We don't have much else to go on so as a last ditch effort I've been trying to see if I can find where that position is in a disassembler. I run the program through Visual Studio, pause it, look at the Disassembly window and try scrolling to that address but all I get there is this:
00054321 ???
00054322 ???
00054323 ???
00054324 ???
00054325 ???
00054326 ???
00054327 ???
00054328 ???
00054329 ???
0005432A ???
Would this be because Visual Studio only disassembles part of the EXE near the pause position or something? It's hard for me to look through how much is actually disassembled because the scrollbar doesn't work fully. (I can't grab and move the scroll position; I have to scroll by line or by page.)
Thanks for any insight you may have!
The fault address could also be caused from a stack corruption problem, ie. the return address could be compromised and jumped back to the wrong address # 0x54321.

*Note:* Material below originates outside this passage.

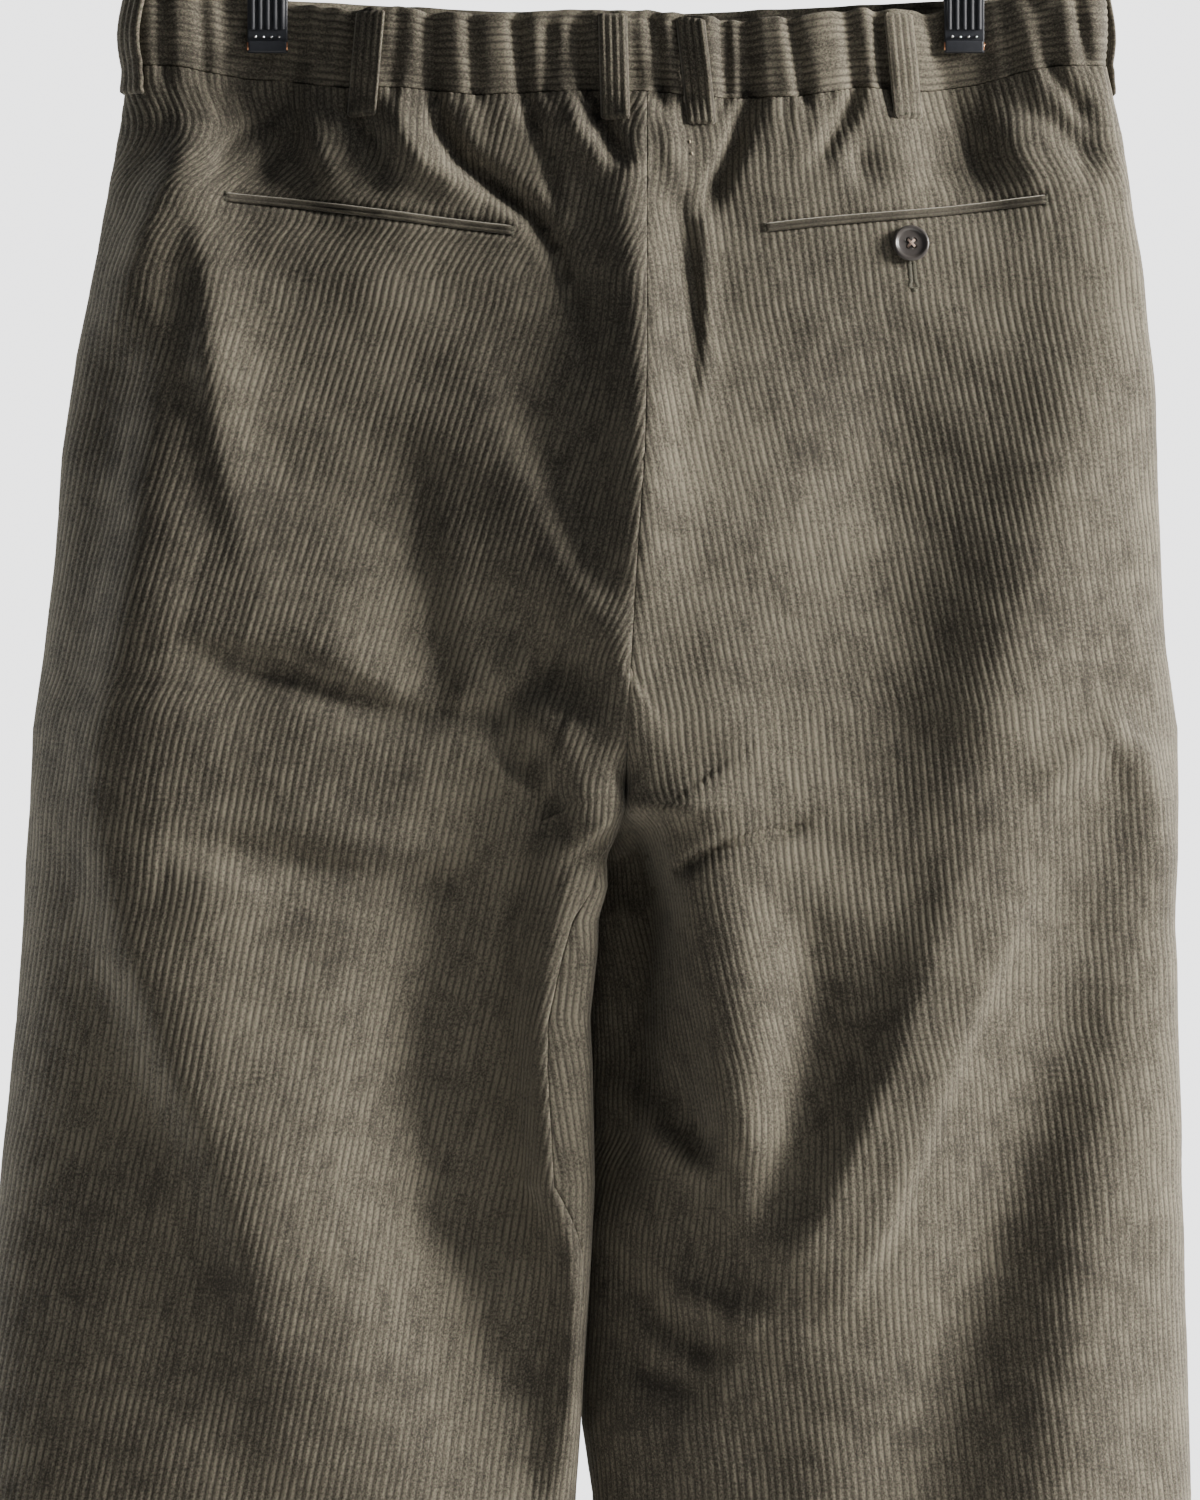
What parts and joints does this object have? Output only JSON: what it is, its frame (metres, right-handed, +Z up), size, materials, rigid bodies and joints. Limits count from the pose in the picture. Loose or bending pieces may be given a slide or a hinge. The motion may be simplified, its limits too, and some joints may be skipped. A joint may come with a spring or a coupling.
{
  "type": "corduroy trousers on a clip hanger",
  "caption": "Wide straight corduroy trousers with an elastic gathered back waistband and jetted back pockets, hanging by the band from a clip hanger.",
  "frame": {"origin": "the point on the inside top of the hook that bears on a rail", "axes": "+Z up; -Y the side that faces the room, which is the back of the trousers; +X the wearer's right"},
  "size_m": [0.5238, 0.119, 1.1215],
  "materials": {
    "corduroy": "eight-wale cotton corduroy, dark olive brown, soft sheen on the wales",
    "button": "grey-brown polished button with a paler rim",
    "hanger_steel": "bright plated wire",
    "clip_plastic": "black ribbed plastic"
  },
  "bodies": {
    "root": {"back_left": "corduroy", "back_right": "corduroy", "front_left": "corduroy", "front_right": "corduroy", "waistband_back": "corduroy", "waistband_front_left": "corduroy", "waistband_front_right": "corduroy", "fly_lap": "corduroy", "belt_loop_1": "corduroy", "belt_loop_2": "corduroy", "belt_loop_3": "corduroy", "belt_loop_4": "corduroy", "belt_loop_5": "corduroy", "belt_loop_6": "corduroy", "belt_loop_7": "corduroy", "belt_loop_8": "corduroy", "pocket_jet_left": "corduroy", "pocket_jet_right": "corduroy", "button_pocket": "button", "button_waist": "button", "hanger_hook": "hanger_steel", "hanger_bar": "hanger_steel", "hanger_boss": "clip_plastic", "clip_left_block": "clip_plastic", "clip_left_back_jaw": "clip_plastic", "clip_left_front_jaw": "clip_plastic", "clip_right_block": "clip_plastic", "clip_right_back_jaw": "clip_plastic", "clip_right_front_jaw": "clip_plastic"}
  },
  "joints": []
}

Also, depending on the tecnology used (Java, .NET) the code could change it's position between runs.
Visual studio makes a disassembly of the whole process space. ???? means that the position is not accessible.
You'd better need a stack-frame to see what's happening, from a core dump.
WinDbg may be your friend here, there you can load your executable and the symbols (.pdb), if you can get a (mini)dump as QbProg says that would definitely ease the search. But I have had experiences when it was easier doing this in WinDbg.
What are you expecting to see in the disassembly window? This approach is not going to work. If you are able to rebuild the exact same build configuration of that your client is running then you can enable the /MAP option in the project's link options. This will create a file that maps symbols to addresses and will allow you to see which function was executing when the crash occurred. You may have to do a bit of calculation to offset the raw mapped address against the address the module was loaded at on the client's PC.
As Fredrik says, WinDbg may be able to help too, especially if you can get a crash dump from your client's PC.